If this week’s mobile POS news pushed your team toward a switch, avoid “rip and replace” mistakes. Use a phased operator plan:

Week 1: Define non-negotiables

  • List service model constraints (QSR, full-service, hybrid, bar-heavy, delivery-heavy).
  • Define peak-hour transaction goals.
  • Document required integrations and reporting outputs before demos begin.

Week 2: Run scenario-based demos

  • Use your real menu (modifiers, combos, promos, taxes) in demo flow.
  • Test split payments, refunds, void permissions, and manager overrides.
  • Score each platform by frontline usability, not just feature count.

Week 3: Pilot in one environment

  • Pilot in one location or one daypart before full rollout.
  • Track ticket times, order accuracy, and close-of-day labor burden.
  • Capture staff feedback after each shift and tune settings quickly.

Week 4: Decide rollout cadence

  • Set a staged deployment by location tiers or service complexity.
  • Build a cutover checklist (hardware, staff training, fallback process).
  • Assign owners for data validation in week one post-launch.

Common mistakes to avoid

  • Choosing based on hardware discounts alone: Lower upfront cost can hide expensive workflow drag.
  • Ignoring data cleanup before migration: Dirty menu and item mapping creates long-term reporting noise.
  • Undertraining managers: The manager layer (permissions, overrides, reporting) is where adoption wins or loses.
  • No rollback plan: Every cutover needs a documented contingency path.

Bottom line

This week’s LINGA Mobile release reinforces a broader market direction: mobile-first operations are becoming baseline expectations, not premium extras.
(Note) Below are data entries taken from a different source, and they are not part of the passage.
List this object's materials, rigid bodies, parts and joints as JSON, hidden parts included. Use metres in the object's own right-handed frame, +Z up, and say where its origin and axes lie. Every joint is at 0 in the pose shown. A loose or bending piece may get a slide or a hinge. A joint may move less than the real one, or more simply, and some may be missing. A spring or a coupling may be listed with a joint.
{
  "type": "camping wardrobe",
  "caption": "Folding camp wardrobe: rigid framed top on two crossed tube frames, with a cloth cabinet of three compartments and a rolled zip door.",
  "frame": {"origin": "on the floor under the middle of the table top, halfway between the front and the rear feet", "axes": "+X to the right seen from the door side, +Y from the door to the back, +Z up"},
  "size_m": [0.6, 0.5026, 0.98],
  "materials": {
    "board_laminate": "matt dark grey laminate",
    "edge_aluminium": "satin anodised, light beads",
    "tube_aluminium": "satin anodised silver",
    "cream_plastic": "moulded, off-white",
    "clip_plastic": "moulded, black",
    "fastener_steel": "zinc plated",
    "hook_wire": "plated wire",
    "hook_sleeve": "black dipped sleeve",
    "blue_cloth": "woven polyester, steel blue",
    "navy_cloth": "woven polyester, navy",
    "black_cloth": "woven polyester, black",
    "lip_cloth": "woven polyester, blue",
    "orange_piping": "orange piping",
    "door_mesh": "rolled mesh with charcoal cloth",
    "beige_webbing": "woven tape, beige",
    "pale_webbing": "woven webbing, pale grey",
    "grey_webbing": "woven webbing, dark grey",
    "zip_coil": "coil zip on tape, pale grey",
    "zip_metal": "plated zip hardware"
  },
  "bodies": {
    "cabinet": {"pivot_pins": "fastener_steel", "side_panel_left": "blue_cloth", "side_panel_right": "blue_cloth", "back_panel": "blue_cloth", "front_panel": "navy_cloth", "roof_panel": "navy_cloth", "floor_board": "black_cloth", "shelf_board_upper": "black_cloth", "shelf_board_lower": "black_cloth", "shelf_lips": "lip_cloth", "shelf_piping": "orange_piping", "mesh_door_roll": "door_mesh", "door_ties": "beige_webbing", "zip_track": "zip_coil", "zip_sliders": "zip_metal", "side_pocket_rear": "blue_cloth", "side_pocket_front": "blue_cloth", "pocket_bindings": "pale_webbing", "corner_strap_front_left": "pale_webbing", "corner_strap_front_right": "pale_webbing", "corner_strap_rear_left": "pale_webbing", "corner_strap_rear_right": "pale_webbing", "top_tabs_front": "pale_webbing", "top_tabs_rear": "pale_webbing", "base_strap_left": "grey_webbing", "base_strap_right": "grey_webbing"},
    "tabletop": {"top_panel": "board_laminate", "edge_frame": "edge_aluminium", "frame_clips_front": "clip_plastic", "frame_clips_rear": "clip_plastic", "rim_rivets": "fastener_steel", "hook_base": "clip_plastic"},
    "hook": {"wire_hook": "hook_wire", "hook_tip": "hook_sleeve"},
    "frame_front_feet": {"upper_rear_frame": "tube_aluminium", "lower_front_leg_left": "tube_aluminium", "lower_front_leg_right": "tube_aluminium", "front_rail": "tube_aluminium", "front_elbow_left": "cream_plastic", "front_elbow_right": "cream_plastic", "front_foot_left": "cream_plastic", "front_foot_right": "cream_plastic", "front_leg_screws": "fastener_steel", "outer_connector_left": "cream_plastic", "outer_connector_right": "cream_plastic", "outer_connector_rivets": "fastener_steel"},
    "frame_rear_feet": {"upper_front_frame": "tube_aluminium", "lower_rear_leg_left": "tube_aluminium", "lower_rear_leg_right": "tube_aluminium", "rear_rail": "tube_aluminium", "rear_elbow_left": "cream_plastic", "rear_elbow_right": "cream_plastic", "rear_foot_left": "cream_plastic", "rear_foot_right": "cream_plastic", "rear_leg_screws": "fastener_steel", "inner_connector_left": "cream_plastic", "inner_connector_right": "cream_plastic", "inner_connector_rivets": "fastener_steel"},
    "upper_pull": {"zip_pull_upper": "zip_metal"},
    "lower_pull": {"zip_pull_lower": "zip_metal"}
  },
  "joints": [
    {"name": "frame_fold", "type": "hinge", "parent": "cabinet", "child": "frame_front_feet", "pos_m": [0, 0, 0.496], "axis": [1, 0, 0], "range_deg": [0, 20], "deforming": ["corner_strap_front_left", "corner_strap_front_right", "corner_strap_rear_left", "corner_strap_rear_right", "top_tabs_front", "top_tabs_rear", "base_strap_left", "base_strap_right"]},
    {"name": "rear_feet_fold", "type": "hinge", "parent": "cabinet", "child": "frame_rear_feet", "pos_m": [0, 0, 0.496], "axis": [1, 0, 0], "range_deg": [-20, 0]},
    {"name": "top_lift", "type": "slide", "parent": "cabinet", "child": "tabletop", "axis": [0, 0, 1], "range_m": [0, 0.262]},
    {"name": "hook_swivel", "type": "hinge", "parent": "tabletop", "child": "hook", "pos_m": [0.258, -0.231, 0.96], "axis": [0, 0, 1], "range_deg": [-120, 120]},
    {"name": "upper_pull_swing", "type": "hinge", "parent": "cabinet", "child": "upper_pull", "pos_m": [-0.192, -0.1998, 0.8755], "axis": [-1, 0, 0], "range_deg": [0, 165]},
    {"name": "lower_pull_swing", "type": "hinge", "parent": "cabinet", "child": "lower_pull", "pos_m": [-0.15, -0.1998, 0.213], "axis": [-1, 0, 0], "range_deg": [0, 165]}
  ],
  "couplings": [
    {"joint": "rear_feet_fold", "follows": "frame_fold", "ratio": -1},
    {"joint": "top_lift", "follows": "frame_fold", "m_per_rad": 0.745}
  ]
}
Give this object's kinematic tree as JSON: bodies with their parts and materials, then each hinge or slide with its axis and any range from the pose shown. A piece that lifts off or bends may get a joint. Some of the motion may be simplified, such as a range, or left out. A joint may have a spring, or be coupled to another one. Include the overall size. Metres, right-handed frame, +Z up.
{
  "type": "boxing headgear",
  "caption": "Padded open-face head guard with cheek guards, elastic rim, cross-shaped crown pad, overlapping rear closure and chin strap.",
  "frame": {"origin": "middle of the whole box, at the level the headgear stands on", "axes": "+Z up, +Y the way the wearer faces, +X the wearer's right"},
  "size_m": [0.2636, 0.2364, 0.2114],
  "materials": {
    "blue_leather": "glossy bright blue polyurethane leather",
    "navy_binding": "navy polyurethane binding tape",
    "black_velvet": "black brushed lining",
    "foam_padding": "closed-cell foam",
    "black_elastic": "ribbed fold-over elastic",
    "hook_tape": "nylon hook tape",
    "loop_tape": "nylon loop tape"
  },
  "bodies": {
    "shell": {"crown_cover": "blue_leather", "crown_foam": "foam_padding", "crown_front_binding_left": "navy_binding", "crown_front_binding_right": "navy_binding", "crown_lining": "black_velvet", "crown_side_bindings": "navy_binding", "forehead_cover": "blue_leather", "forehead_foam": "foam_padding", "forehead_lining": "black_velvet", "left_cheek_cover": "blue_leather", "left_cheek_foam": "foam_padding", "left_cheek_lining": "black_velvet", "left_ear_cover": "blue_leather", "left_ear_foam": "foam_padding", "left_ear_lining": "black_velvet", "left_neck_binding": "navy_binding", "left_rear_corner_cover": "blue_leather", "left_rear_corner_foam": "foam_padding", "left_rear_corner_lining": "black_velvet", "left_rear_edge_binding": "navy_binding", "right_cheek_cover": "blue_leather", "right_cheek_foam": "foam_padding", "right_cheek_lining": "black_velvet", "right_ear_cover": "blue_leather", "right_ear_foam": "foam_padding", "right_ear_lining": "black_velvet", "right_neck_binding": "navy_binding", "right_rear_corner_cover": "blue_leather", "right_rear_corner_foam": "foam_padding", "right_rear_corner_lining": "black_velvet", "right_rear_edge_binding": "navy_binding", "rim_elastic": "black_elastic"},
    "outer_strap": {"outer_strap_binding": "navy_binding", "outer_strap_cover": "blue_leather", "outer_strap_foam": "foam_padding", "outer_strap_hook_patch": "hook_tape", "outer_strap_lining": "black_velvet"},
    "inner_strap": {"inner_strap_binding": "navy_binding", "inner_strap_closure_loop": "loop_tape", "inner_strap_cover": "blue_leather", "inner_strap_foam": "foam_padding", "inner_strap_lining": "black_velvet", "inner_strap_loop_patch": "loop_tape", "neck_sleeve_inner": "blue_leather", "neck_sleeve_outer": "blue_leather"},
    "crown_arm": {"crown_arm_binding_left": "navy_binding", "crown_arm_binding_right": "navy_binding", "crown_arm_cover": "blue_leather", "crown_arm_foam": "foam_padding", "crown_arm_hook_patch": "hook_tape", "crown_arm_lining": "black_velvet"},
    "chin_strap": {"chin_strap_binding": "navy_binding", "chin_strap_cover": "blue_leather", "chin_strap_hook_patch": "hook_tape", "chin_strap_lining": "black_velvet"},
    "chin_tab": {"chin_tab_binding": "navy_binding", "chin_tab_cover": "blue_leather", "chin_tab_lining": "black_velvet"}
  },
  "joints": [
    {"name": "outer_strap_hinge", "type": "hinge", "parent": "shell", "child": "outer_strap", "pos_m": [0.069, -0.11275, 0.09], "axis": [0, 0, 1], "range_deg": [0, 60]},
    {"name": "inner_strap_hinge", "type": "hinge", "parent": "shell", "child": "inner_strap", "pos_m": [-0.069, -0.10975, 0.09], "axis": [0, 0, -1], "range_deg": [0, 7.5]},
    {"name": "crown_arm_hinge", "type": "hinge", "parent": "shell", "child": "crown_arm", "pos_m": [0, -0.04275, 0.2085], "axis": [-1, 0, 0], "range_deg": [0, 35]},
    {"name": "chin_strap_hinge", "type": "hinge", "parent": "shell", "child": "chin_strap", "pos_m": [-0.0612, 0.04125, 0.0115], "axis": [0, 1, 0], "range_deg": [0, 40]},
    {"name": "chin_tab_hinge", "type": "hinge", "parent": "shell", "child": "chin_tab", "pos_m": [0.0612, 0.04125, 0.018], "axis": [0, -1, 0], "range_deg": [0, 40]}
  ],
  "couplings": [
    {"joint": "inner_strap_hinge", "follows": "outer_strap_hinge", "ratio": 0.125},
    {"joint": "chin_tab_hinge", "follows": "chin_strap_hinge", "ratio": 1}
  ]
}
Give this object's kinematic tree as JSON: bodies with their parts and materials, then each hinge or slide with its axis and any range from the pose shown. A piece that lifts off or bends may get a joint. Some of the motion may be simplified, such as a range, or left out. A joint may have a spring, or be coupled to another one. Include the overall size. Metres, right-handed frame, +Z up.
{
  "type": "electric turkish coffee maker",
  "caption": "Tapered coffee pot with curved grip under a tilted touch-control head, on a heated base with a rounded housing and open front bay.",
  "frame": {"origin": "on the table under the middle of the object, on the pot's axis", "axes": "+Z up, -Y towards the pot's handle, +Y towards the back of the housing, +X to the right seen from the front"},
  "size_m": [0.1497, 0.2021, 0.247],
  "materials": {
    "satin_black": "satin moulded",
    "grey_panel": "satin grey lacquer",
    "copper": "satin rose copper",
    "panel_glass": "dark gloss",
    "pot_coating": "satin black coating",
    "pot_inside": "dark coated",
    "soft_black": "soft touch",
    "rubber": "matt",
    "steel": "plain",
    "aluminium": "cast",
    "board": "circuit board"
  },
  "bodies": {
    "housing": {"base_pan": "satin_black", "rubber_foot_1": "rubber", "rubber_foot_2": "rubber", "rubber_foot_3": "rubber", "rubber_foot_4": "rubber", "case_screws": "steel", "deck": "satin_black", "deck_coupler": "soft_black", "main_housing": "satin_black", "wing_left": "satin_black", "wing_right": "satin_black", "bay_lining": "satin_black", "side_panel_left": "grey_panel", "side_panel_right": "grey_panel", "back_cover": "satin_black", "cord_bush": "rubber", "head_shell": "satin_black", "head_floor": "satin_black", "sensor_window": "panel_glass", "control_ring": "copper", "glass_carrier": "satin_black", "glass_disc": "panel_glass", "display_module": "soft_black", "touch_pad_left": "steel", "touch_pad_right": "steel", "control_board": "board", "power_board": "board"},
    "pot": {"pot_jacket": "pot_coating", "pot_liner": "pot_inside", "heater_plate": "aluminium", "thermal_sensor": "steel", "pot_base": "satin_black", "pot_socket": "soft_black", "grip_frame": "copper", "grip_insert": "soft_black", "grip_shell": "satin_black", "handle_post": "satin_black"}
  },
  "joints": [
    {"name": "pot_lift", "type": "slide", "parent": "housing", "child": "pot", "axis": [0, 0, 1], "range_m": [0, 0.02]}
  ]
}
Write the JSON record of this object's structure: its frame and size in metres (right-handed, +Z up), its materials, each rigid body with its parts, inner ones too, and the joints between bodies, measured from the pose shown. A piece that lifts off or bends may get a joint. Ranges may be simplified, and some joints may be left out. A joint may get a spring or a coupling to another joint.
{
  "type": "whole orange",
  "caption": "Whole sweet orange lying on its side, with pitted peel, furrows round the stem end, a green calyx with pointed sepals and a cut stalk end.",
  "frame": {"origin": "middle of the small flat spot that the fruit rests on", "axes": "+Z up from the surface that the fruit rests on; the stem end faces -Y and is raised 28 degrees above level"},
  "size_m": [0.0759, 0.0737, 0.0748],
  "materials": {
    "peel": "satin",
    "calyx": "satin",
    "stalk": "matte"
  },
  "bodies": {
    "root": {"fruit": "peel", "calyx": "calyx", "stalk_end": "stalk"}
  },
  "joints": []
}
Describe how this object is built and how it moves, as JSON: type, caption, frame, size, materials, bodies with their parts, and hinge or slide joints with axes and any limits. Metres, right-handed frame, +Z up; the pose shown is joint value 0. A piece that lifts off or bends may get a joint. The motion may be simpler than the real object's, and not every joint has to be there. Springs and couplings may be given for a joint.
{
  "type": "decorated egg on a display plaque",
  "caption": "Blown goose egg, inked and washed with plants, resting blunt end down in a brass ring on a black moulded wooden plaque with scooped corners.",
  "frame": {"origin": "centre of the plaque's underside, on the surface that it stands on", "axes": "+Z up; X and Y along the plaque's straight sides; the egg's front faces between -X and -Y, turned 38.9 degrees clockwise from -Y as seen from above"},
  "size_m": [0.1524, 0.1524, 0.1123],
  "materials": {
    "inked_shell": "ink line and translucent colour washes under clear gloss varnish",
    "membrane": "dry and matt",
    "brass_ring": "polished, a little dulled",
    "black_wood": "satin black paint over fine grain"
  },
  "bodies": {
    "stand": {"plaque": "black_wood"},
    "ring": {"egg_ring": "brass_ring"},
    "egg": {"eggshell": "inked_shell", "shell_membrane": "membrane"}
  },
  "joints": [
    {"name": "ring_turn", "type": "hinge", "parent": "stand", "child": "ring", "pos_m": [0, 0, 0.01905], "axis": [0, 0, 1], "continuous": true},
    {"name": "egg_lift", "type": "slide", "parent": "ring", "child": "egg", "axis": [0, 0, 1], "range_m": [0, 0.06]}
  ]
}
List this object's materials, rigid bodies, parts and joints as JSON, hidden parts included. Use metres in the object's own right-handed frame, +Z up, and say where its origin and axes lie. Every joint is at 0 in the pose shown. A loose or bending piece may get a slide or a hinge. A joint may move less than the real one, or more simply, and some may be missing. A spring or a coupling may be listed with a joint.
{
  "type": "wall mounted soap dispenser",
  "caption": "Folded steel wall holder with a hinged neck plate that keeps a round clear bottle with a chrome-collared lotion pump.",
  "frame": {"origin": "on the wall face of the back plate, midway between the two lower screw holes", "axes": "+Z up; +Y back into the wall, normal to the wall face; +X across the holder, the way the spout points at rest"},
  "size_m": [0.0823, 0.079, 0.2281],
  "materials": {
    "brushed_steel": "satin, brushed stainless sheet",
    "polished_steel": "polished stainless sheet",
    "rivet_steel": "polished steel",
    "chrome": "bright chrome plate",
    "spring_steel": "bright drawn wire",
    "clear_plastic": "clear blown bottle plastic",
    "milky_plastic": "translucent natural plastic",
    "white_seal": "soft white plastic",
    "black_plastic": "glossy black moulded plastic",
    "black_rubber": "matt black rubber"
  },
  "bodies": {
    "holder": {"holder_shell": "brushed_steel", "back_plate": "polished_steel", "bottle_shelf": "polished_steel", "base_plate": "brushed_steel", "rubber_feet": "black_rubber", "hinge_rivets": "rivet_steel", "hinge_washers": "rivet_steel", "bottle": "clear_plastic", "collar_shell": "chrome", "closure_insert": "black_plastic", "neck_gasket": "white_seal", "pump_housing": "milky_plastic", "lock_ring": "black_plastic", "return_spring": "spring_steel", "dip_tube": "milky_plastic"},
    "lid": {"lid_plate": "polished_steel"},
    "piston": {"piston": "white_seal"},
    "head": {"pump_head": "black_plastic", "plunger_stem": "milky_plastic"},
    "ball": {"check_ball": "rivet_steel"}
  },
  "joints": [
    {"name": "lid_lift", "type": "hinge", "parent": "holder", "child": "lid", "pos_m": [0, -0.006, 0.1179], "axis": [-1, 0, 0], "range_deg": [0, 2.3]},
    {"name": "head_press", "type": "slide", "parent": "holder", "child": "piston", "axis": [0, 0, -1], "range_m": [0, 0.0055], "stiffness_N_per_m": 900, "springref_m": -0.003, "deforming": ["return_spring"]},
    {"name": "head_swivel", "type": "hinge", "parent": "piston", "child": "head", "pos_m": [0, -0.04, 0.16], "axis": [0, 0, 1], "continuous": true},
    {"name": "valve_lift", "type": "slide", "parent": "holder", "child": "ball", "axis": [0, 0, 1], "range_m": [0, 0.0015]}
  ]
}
For restaurant teams, that means the purchase question is evolving from “Which POS has the most features?” to “Which system helps my staff move faster, make fewer errors, and produce cleaner operating data every shift?”

That shift is exactly why Restaurant POS Systems should be evaluated as operational infrastructure—not just checkout software. Operators who treat POS decisions as workflow architecture will see better service consistency, more dependable reporting, and stronger unit economics over time.